Would you pull out every line of the material that contains the string "Blender"?
--- START OF DATA SUPPLIED ---
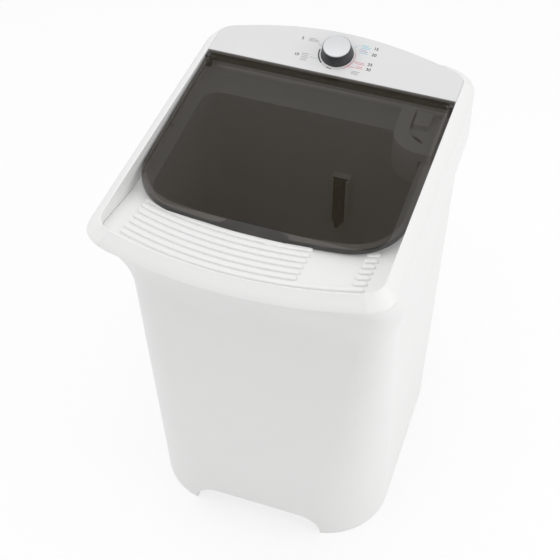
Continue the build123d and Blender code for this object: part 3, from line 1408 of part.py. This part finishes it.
--- END OF DATA SUPPLIED ---
--- START OF DATA SUPPLIED ---
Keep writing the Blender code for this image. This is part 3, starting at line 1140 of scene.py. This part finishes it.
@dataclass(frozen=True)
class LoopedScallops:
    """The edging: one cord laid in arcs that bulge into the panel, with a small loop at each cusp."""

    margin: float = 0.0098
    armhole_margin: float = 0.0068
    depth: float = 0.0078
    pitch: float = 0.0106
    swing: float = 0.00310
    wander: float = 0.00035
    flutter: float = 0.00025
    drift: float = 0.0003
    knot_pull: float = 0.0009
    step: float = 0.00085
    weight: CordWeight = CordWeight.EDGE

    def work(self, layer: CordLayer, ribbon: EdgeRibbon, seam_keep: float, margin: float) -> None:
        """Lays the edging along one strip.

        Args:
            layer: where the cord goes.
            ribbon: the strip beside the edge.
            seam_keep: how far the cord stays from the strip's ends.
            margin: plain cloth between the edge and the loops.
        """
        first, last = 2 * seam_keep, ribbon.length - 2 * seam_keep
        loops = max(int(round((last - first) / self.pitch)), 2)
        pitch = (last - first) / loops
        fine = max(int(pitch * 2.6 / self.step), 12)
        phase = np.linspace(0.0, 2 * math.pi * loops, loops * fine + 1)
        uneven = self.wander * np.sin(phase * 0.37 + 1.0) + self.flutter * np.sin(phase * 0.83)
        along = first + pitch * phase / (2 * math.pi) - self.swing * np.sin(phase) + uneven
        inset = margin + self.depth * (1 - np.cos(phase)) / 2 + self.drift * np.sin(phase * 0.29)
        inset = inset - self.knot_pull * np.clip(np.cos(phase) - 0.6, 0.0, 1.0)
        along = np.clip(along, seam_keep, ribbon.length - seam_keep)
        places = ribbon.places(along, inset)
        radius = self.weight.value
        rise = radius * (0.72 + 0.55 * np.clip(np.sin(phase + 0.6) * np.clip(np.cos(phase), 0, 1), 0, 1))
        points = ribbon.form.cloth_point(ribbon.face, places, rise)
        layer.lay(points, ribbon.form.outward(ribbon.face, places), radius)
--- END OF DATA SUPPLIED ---
--- START OF DATA SUPPLIED ---
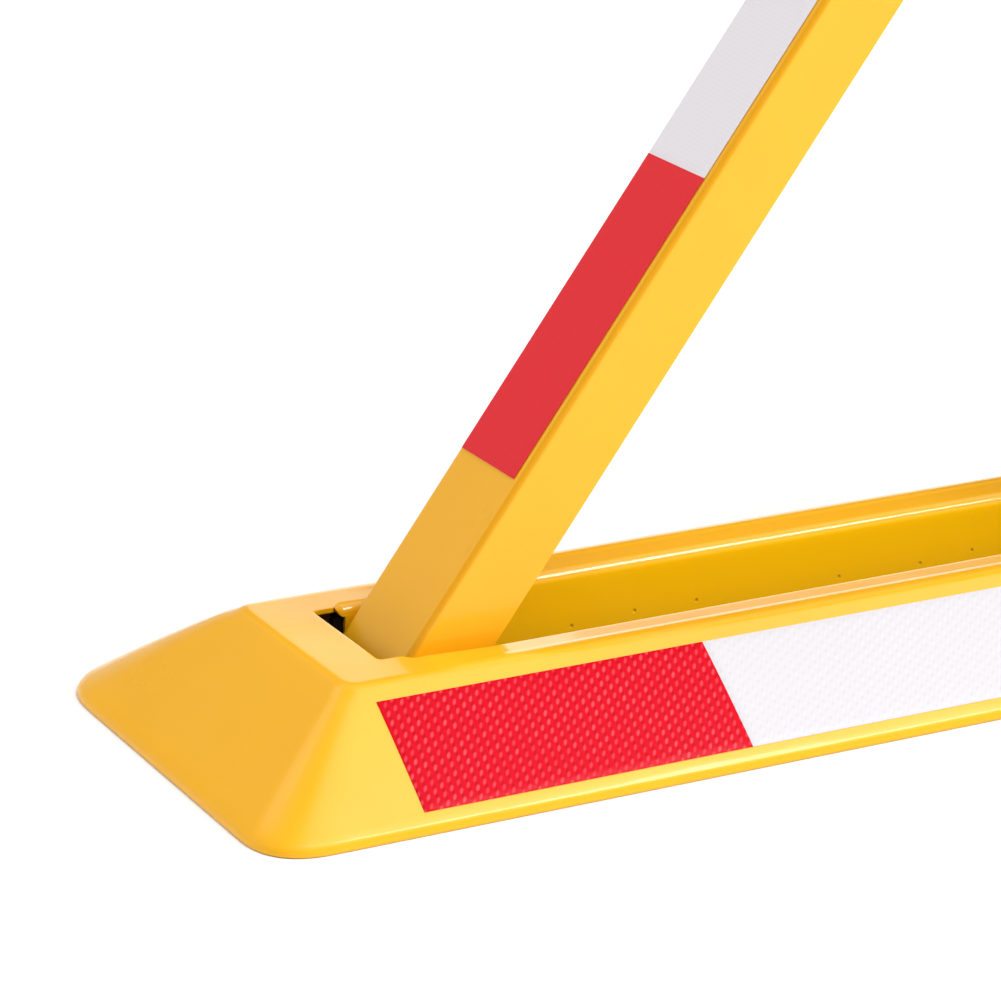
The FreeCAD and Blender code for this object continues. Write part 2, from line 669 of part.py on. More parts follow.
--- END OF DATA SUPPLIED ---
**EXERCISE OUTPUT:**
Continue the build123d and Blender code for this object: part 3, from line 1408 of part.py. This part finishes it.
Keep writing the Blender code for this image. This is part 3, starting at line 1140 of scene.py. This part finishes it.
The FreeCAD and Blender code for this object continues. Write part 2, from line 669 of part.py on. More parts follow.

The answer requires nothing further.